═══ SUPPLIED INFORMATION ═══
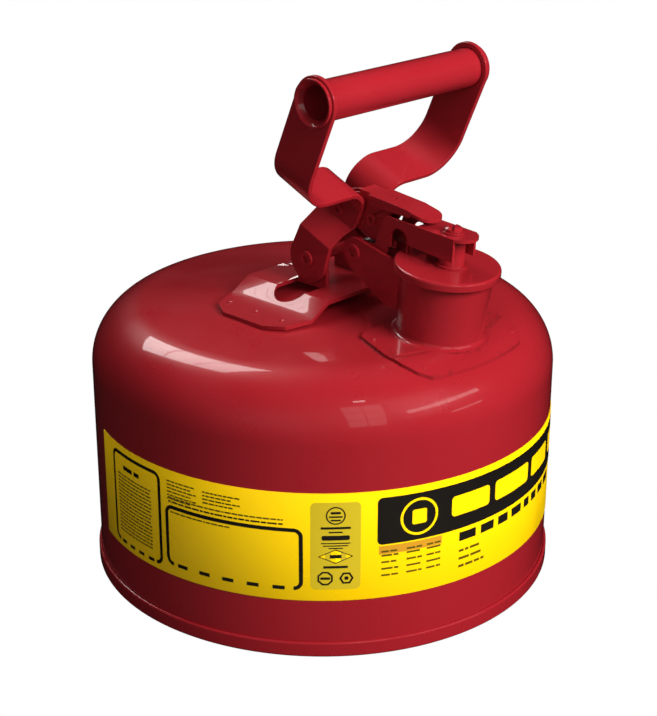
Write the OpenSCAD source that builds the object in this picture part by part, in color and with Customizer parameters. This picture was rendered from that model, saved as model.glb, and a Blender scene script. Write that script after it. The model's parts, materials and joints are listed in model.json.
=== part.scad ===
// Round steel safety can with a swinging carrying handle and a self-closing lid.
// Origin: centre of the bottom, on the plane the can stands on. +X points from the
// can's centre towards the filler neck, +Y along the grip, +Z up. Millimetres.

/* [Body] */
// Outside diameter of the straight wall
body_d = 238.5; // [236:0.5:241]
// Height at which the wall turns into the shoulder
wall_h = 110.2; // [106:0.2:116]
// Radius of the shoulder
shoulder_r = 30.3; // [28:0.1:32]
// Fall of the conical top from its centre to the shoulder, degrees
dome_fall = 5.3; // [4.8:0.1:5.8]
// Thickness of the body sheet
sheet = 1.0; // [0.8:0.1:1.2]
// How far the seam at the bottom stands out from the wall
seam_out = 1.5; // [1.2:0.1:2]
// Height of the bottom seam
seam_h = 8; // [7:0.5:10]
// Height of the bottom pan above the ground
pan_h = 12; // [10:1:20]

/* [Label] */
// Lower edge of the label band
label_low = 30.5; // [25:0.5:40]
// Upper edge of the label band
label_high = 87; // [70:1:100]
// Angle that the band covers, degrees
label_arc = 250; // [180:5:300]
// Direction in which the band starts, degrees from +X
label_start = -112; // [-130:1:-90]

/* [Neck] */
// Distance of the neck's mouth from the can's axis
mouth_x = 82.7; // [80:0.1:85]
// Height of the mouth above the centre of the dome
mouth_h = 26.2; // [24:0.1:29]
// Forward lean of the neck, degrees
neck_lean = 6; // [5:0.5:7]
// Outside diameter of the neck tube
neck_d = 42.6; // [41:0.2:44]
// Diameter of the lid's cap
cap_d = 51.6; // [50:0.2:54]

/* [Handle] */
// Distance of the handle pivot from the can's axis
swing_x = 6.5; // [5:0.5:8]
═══
Only the lines from the beginning of the material to the line containing "grip, +Z up. Millimetres." should be echoed, verbatim and in full.

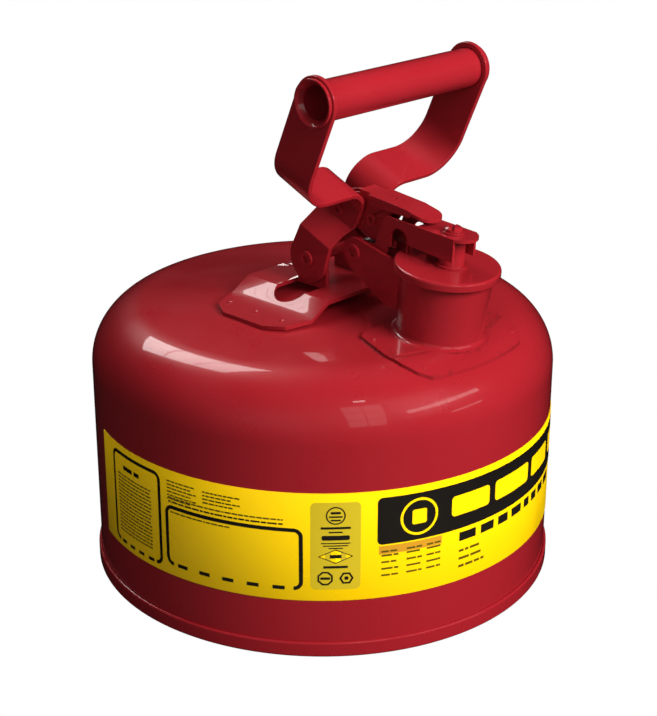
Write the OpenSCAD source that builds the object in this picture part by part, in color and with Customizer parameters. This picture was rendered from that model, saved as model.glb, and a Blender scene script. Write that script after it. The model's parts, materials and joints are listed in model.json.
=== part.scad ===
// Round steel safety can with a swinging carrying handle and a self-closing lid.
// Origin: centre of the bottom, on the plane the can stands on. +X points from the
// can's centre towards the filler neck, +Y along the grip, +Z up. Millimetres.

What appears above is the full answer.